(CAD and scene scripts)

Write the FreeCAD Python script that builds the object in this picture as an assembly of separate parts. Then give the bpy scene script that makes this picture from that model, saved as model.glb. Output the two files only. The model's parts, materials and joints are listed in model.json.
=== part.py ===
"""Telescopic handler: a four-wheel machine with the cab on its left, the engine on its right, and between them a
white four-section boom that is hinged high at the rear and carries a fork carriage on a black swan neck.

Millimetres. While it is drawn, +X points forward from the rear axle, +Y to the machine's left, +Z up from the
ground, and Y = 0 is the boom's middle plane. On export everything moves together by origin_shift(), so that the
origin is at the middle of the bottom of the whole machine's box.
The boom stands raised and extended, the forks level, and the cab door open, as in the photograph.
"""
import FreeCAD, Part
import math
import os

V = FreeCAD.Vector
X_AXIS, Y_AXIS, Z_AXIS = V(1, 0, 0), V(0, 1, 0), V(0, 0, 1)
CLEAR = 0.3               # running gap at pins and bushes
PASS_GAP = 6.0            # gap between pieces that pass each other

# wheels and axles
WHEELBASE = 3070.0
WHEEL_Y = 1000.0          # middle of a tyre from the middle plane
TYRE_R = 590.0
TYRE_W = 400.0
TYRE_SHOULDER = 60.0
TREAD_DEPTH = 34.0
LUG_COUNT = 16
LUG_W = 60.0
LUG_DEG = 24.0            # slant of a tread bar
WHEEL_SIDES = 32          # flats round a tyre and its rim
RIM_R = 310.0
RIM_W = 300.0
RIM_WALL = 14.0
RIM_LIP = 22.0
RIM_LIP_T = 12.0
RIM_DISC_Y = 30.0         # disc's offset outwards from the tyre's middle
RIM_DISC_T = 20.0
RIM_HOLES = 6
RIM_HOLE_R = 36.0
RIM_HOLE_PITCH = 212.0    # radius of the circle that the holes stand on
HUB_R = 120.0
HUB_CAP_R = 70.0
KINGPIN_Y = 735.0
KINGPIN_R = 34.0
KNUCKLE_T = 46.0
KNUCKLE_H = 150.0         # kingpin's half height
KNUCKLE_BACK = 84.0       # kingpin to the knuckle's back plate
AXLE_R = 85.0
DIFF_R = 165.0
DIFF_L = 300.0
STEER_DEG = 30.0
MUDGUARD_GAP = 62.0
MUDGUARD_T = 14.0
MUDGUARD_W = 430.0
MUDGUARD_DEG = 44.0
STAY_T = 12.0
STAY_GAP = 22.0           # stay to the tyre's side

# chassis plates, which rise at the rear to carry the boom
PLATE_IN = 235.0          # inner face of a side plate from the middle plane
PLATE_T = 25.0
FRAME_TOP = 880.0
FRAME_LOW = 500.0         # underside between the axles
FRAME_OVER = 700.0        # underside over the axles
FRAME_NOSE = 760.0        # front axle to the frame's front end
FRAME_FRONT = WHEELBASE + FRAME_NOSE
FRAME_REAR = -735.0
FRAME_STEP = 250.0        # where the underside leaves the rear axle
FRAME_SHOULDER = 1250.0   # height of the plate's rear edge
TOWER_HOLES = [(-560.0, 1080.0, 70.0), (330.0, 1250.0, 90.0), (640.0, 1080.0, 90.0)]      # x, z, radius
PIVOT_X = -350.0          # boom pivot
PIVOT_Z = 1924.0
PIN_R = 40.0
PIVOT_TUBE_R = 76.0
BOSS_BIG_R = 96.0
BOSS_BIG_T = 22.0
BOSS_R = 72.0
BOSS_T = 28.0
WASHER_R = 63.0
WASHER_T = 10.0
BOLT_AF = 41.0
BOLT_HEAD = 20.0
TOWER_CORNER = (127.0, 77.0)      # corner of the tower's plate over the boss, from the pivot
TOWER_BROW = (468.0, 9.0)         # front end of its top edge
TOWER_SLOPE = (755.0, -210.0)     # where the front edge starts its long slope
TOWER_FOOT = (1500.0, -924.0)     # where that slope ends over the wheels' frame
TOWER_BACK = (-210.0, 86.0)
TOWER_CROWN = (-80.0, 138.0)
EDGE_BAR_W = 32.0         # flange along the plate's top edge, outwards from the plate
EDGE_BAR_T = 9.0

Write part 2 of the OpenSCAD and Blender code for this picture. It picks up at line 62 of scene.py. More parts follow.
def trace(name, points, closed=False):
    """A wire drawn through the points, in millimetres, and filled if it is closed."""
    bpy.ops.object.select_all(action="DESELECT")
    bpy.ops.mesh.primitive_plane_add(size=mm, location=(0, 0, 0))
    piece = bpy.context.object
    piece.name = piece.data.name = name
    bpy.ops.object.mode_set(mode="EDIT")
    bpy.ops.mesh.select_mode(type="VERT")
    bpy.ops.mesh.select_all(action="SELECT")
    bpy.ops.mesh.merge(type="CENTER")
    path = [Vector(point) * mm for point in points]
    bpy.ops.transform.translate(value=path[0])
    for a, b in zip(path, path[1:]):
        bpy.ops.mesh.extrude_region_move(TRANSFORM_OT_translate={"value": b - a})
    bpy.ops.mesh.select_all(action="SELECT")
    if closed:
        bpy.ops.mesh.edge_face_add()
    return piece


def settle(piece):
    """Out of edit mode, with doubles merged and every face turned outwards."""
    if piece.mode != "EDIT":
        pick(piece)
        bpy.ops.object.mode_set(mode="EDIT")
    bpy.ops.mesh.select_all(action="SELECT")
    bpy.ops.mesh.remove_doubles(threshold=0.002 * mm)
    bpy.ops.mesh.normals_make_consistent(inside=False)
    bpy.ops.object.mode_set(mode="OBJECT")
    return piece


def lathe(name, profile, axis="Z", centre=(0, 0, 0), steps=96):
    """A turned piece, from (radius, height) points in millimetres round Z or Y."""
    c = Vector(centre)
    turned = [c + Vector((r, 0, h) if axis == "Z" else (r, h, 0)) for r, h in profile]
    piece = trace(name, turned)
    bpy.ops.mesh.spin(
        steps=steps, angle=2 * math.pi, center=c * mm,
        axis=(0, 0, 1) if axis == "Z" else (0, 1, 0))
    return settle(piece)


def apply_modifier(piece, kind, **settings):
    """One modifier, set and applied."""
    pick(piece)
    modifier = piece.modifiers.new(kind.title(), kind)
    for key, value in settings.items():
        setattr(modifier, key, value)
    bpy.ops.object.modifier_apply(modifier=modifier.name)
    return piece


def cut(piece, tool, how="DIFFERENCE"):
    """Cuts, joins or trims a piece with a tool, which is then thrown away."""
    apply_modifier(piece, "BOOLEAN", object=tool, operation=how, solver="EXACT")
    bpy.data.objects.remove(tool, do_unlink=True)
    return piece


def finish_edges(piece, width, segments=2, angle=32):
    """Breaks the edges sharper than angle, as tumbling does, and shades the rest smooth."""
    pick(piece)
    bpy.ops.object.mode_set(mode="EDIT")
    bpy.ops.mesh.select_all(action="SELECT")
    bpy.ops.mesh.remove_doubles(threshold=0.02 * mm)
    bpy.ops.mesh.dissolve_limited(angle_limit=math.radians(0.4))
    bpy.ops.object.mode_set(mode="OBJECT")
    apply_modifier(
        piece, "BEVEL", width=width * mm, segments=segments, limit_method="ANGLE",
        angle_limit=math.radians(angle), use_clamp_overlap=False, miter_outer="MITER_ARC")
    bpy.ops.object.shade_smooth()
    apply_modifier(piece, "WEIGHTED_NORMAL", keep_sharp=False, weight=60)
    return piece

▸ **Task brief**
Show the lines of the records that contain the word "from".

▸ **Output of the task**
Write the FreeCAD Python script that builds the object in this picture as an assembly of separate parts. Then give the bpy scene script that makes this picture from that model, saved as model.glb. Output the two files only. The model's parts, materials and joints are listed in model.json.
Millimetres. While it is drawn, +X points forward from the rear axle, +Y to the machine's left, +Z up from the
WHEEL_Y = 1000.0          # middle of a tyre from the middle plane
RIM_DISC_Y = 30.0         # disc's offset outwards from the tyre's middle
PLATE_IN = 235.0          # inner face of a side plate from the middle plane
TOWER_CORNER = (127.0, 77.0)      # corner of the tower's plate over the boss, from the pivot
EDGE_BAR_W = 32.0         # flange along the plate's top edge, outwards from the plate
    """A turned piece, from (radius, height) points in millimetres round Z or Y."""